= Mowry City, New Mexico =

Mowry City is a ghost town first in Doña Ana County, then Grant County and finally in Luna County, New Mexico, United States, approximately 25 mi north of Deming. Originally it was the crossing point of Cooke's Wagon Road on the Mimbres River. Mowry City was formerly the location of Rio Mimbres, a stop on the San Antonio-San Diego Mail Line, and Miembre's River Station, a stagecoach stop on the Butterfield Overland Mail and later stagecoach routes. The town lasted from 1859 until the arrival of the railroad in southern New Mexico in 1881.

==History==
Mimbres River Station, a Butterfield Overland Mail relay station, was located 16 miles northeast of Ojo de Vaca Station and 18 miles west of Cooke's Spring Station. Later Mowry City grew up around it.

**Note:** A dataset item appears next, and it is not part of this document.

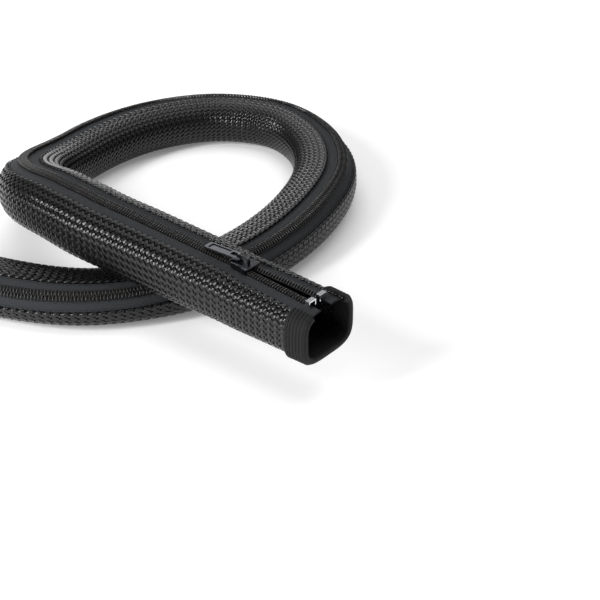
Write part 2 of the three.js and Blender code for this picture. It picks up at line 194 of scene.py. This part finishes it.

Mowry City was the result of one of the earliest land scams in the American Southwest. In the late 1850s, three promoters, Samuel J. Jones (a native of Virginia and former sheriff of Douglas County, Kansas), Lewis S. Owings and Robert P. Kelley, resided in the town of Mesilla on the Rio Grande near Las Cruces, New Mexico. They owned a number of businesses in the town and also had interests in mining properties. They realized that the existing population base was too small for them to attain the prosperity they desired, so they concocted a scheme to establish a town site and promote it, to draw settlers into the area.

Kelley had met Sylvester Mowry in 1858, on a stage ride from Arizona to Missouri, from which he learned of Mowry's fame and name recognition among eastern investors. Realizing the recognition value of the Mowry name, these promoters chose Mowry City as the name for their new town.

In 1859, Kelley and his partners published a pamphlet, "Report of the Mowry City Association, Territory of Arizona, for 1859". This painted a picture of Mowry City as the future site of the territorial capital of Arizona (at that time, the name Arizona was applied to the southern half of New Mexico Territory, from the Staked Plains of Texas to the Colorado River border of California), and greatly misrepresented the area's resources and prospects. The report was published in Palmyra, Missouri, where Kelley and his brother-in-law, D. W. Hughes, opened an agency for the Mowry City Association and published a newspaper, the Mesilla Miner. This paper contained fraudulent articles portraying Mowry City and the Mesilla Valley as a thriving, peaceful region. In fact, the area was plagued by hostile Apaches. Years later, a settler who knew Kelley and his partners in the late 1850s reminisced that they printed their newspaper and prospectus in Missouri because those publications were "not intended for the public eye so near home," and that the entire promotion was a "swindle."

In the Spring of 1860, gold was discovered at Pinos Altos, about 40 miles northwest of the new town site, and Mowry City began to establish a population, including Sherod Hunter. However, as a result of the Bascom Affair at the outbreak of the American Civil War, the Apaches began their campaign of attacks on all white settlers, miners, and travelers throughout the region, and this ended the promotion of Mowry City.

The settlement lasted after the Civil War at least into the time of the arrival of the railroad in 1881. Mowry City in 1871 is described by S. M. Ashenfelter in one of his reminiscences contributed to the Silver City Independent:

At Mowry City, on the Mimbres (now Whitehill's ranch), there was a considerable population. R. V. Newsham and M. St. John had large stocks of general merchandise. A. Voorhces ran a hotel, which afterwards came into the hands of "Old Man" Porter, father of Frank and Harry Porter, well known in later years. Kimberlan & Company had a flouring mill, and Dick Mawson and "Hairtrigger John" Gibson did the blacksmithing for the countryside. The main mail line west from Mesilla to Tucson passed through Mowry City. It was run by J. F. Bennett & Co., the company being Henry Lesinsky and Con Cosgrove. It was the old Southern Overland route, coming up by the way of Rough and Ready, Slocum's ranch, Fort Cummins and Cook's Canyon; and it crossed the Mimbres at Mowry City. In the spring of 1871 the branch line to Fort Bayard, Silver City and Pinos Altos was run by W. H. Wiley & Company. Slocum's was as famous in its day as Fort Cummins, and John D. Slocum was a man of recognized eminence on this frontier.

Another, less complimentary, description of Mowry City from about the same time was given by Loreta Janeta Velazquez:

Striking south-westward from Fort McRae, we came to Rio de los Mimbres, near the head of which is Mowry City, founded by Lieutenant Mowry, who could not have had any very clear ideas as to what he was about when he attempted to make a settlement in such a place. Mowry City has a hotel, one or two stores, and more drinking-saloons than do it any good. That it will ever be much of a place I do not believe. There is not water enough in the river the greater part of the time to float two logs together, and in very dry weather one can step across it without wetting the feet. A sudden shower will, however, convert this puny creek in a short time into a raging river, which carries everything before it, and then it will subside as suddenly as it arose.